「矯正」と考えたとき、1番の目的は見た目をきれいにするために行うものと考えてしまうかもしれません。実は歯並びが悪いことで一番の問題は、全身の『不健康』を招くかもしれないということにあるのです。
整った歯並びと健康はつながっています!
歯並びが悪いと、正常時に鼻でおこなう正しい呼吸ができません。これは「しっかり噛めていない」「飲み込めていない」などの不具合の結果、起こります。また、鼻呼吸ができないために、歯並びが悪くなるという悪循環も生み出します。
このような不具合が、お子さんの成長や健康を阻害する要因になってしまう可能性があり、しかも、この問題は成長期でなければほぼ改善することはできません。
歯並びの悪さは「遺伝」ではありません
歯並びが悪くなるのは「遺伝」の要素があるのでは?と心配される方がいますが、あまり大きな影響はありません。若干の遺伝要素と、生活習慣が同じでるために、親と子は骨格や歯並びが似ているのです。
むしろ、土台となるアゴの骨が、歯が生え揃う大きさまで成長出来なかった結果不正歯列は起こります。そして成長不全は成長期である時期でしか、足りない骨の成長を促進・改善できません。
成長期のうちに歯並びに関心を持ってほしい!
学校の歯科検診で、「歯並び」を指摘されるお子さんも多いのではないでしょうか?一昔前は学校歯科検診では歯並びの項目はありませんでした。これは、「顎の成長を待つのではなく、成長過程から歯並びを誘導しながら矯正することも必要だ」という考えが主流となってきていることを表しています。
歯並びが悪いことによって起こること
小学生までのお子さんで歯並びが悪ければ、「正しく食べ物を噛む事が出来ない」「正しく飲み込む事が出来ない」「正しく呼吸ができない」といったような不具合が起こってしまいます。
身体に摂り込まれる栄養バランスが悪くなる
麺類など噛まなくても食べやすいものを好む傾向にあり、どうしても水やお茶が無いと飲み込めなくなります。(丸呑み)
また、しっかり歯が噛み合わないため、繊維質な野菜が咬み切れずに野菜嫌いになります。偏食になり栄養が偏ることで、全身の成長に影響するのです。
アレルギーや便秘の原因に
口は身体にとって最初の消化器官です。食物をしっかり噛み砕いて胃に送り込まなければ、消化不良を起こし、胃腸に大きな負担をかけることになってしまいます。ここからアレルギーや便秘などさまざまな体調不良の原因につながることもあります。
呼吸の乱れが起因する全身への影響
歯並びが悪いと、自然な鼻呼吸ができないことが多くなります。
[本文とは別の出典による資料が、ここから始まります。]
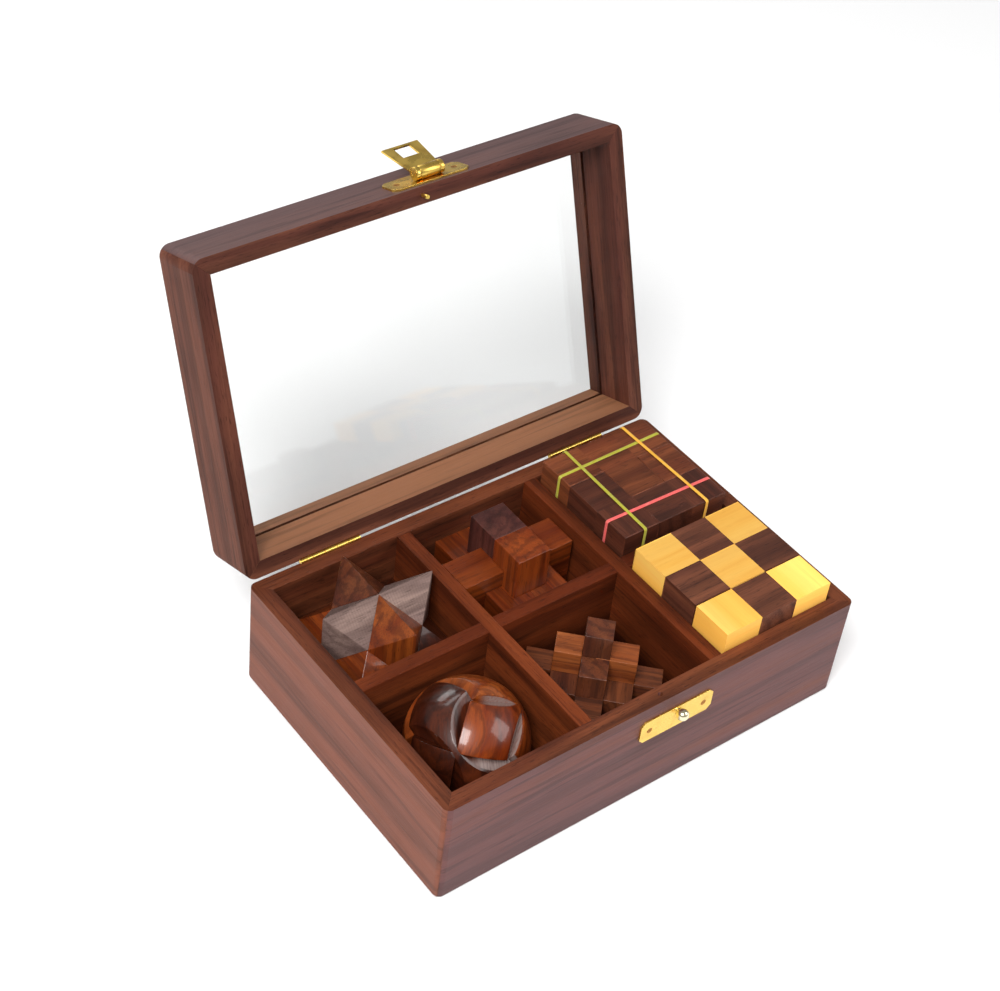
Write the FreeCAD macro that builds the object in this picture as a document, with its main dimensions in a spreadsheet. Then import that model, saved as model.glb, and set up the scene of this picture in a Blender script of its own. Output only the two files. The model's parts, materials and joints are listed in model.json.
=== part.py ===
"""A hinged, glazed wooden box that holds six take-apart wooden puzzles.

Millimetres. The origin is the centre of the box's underside, X runs along the box to the
right, Y to the back and Z up. The lid stands open at its stop.
"""
import FreeCAD
import Part
import Sketcher
import math
import os

App = FreeCAD
Vector = App.Vector
doc = App.newDocument("puzzle_box")

# ---------------------------------------------------------------- driving dimensions

DIMENSIONS = {
    # box
    "box_width": 200, "box_depth": 132, "box_height": 50, "wall": 7, "floor_thick": 4,
    "divider": 6, "divider_offset": 32, "corner_round": 3, "foot_round": 1.5,
    # lid
    "lid_gap": 0.36, "lid_height": 28, "lid_corner_round": 5, "lid_top_round": 4, "rail": 7,
    "glass_thick": 2.5, "glass_level": 18.5, "glass_inset": 3, "glass_play": 0.1,
    "lid_open": 108.5,
    # hinges
    "axis_behind": 0.45, "hinge_offset": 62, "hinge_length": 28, "leaf_thick": 0.5,
    "leaf_width": 6.5, "leaf_clear": 1.35, "knuckle_radius": 1.1, "knuckle_bore": 0.6,
    "hinge_notch": 1.25, "hinge_pin_radius": 0.55, "knuckle_play": 0.1,
    # clasp
    "clasp_centre": 8, "plate_length": 36, "plate_height": 11, "plate_thick": 0.8,
    "plate_clip": 2, "catch_plate_foot": 32, "clasp_plate_foot": 52.3, "knob_level": 41,
    "knob_reach": 5, "knob_radius": 2.5, "knob_neck": 1.6, "hasp_axis_level": 56,
    "hasp_axis_out": 3.6, "curl_radius": 2.7, "curl_length": 9, "clasp_pin_radius": 1.2,
    "clasp_bore": 1.25, "hasp_root_width": 13, "hasp_tip_width": 17, "hasp_length": 19,
    "hasp_thick": 0.8, "window_width": 7.5, "window_height": 7, "window_level": 14.2,
    "hasp_raised": 18,
    "locating_radius": 0.8, "locating_bore": 1, "locating_reach": 3.5, "locating_across": 1,
    # screws
    "head_radius": 1.3, "shank_radius": 0.6, "head_depth": 0.7, "screw_length": 7,
    "slot_width": 0.35, "slot_depth": 0.3,
    # puzzles
    "bay_across": 64, "bay_along": 31, "burr_unit": 8, "burr_length": 54,
    "facet_unit": 12.75, "ball_radius": 24.4, "ball_turn": 219.5, "ball_across": -61.5,
    "ball_along": -27.7, "pagoda_cell": 10.8,
    "pagoda_across": -2.5, "pagoda_along": -29.5, "pagoda_turn": -45, "star_across": -62.7,
    "star_along": 32, "soma_cell": 18, "band_thick": 0.35, "band_width": 1.6,
    "band_inset": 11, "cubelet": 18.2, "cubelet_pitch": 18.3, "elastic_radius": 0.9,
    "elastic_bore": 2, "snake_front_slip": 0.5, "snake_back": 0.5,
}

sheet = doc.addObject("Spreadsheet::Sheet", "Dims")
for row, (alias, number) in enumerate(DIMENSIONS.items(), start=1):
    sheet.set("A%d" % row, alias)
    sheet.set("B%d" % row, str(number))
    sheet.setAlias("B%d" % row, alias)
doc.recompute()

# Levels and places that several sub-parts share, as expressions in the sheet's names.
LID_FOOT = "(Dims.box_height + Dims.lid_gap)"
AXIS_Y = "(Dims.box_depth / 2 + Dims.axis_behind)"
AXIS_Z = "(Dims.box_height + Dims.lid_gap / 2)"
FRONT = "(-Dims.box_depth / 2)"
HASP_Y = "(-Dims.box_depth / 2 - Dims.hasp_axis_out)"
LOCATING_Y = "(Dims.wall / 2 - Dims.box_depth / 2)"
HINGE_SIDES = {"left": "-Dims.hinge_offset", "right": "Dims.hinge_offset"}


# ---------------------------------------------------------------- building helpers

def bind(obj, properties):
    """Tie each named property of an object to its expression."""
    for prop, expression in properties.items():
        obj.setExpression(prop, str(expression))
    return obj


def place(obj, x=0, y=0, z=0, rotation=None):
    """Give an object its rotation, and a position bound to three expressions."""
    if rotation is not None:
        obj.Placement = App.Placement(Vector(), rotation)
    return bind(obj, {"Placement.Base.x": x, "Placement.Base.y": y, "Placement.Base.z": z})


def block(name, size, corner, rotation=None):
    """A box from its three sizes and its low corner."""
    obj = doc.addObject("Part::Box", name)
    bind(obj, dict(zip(("Length", "Width", "Height"), size)))
    return place(obj, *corner, rotation=rotation)


ALONG = {
    "x": App.Rotation(Vector(0, 1, 0), 90),
    "y": App.Rotation(Vector(1, 0, 0), -90),
    "-y": App.Rotation(Vector(1, 0, 0), 90),
    "z": App.Rotation(),
    "-z": App.Rotation(Vector(1, 0, 0), 180),
}


def rod(name, radius, length, start, axis):
    """A cylinder that runs from its start point along an axis."""
    obj = doc.addObject("Part::Cylinder", name)
    bind(obj, {"Radius": radius, "Height": length})
    return place(obj, *start, rotation=ALONG[axis])


def fuse(name, shapes):
    """Pieces joined into one solid."""
    obj = doc.addObject("Part::MultiFuse", name)
    obj.Shapes = shapes
    obj.Refine = True
    return obj


def together(name, shapes):
    """Separate solids that share one node."""
    obj = doc.addObject("Part::Compound", name)
    obj.Links = shapes
    return obj


def cut(name, base, tool):
    """A piece with another one's space taken out of it."""
    obj = doc.addObject("Part::Cut", name)
    obj.Base = base
    obj.Tool = tool
    obj.Refine = True
    return obj


def common(name, first, second):
    """What two shapes share."""
    obj = doc.addObject("Part::Common", name)
    obj.Base = first
    obj.Tool = second
    obj.Refine = True
    return obj


def mitred(name, length, thick, height, corner, turn):
    """A board with mitred ends, its long face outwards, turned about the vertical."""
    obj = doc.addObject("Part::Wedge", name)
    bind(obj, {
        "Xmin": 0, "Ymin": 0, "Zmin": 0, "X2min": thick, "Z2min": 0,
        "Xmax": length, "Ymax": thick, "Zmax": height,
        "X2max": "%s - %s" % (length, thick), "Z2max": height,
    })
    return place(obj, *corner, rotation=App.Rotation(Vector(0, 0, 1), turn))


def four_sides(prefix, thick, height, foot):
    """The four mitred boards of a rectangular frame, keyed by side."""
    wide = "Dims.box_width"
    deep = "Dims.box_depth"
    left = "-Dims.box_width / 2"
    right = "Dims.box_width / 2"
    near = "-Dims.box_depth / 2"
    far = "Dims.box_depth / 2"
    return {
        "front": mitred(prefix + "_front_board", wide, thick, height, (left, near, foot), 0),
        "back": mitred(prefix + "_back_board", wide, thick, height, (right, far, foot), 180),
        "left": mitred(prefix + "_left_board", deep, thick, height, (left, far, foot), 270),
        "right": mitred(prefix + "_right_board", deep, thick, height, (right, near, foot), 90),
    }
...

口呼吸になりがちで、鼻づまりや喘息、いびき、歯ぎしり、睡眠時無呼吸症候群などの症状の原因となっていることもあります。また、これらの影響で「おねしょ」も起こるとも考えられています。
歯並びの悪さは見た目だけの問題ではありません。
最近では「健口」とも言われるように、口は健康の入り口です。ですから、不正歯列は全身につながる問題につながってしまいます。不正歯列で起こる弊害は、歯並びを整えることで自然と治ることもあります。一見綺麗に並んでいる歯並びでも、噛み合わせが整っているとも限りません。気になる方はぜひ歯科医院にご相談くださいね。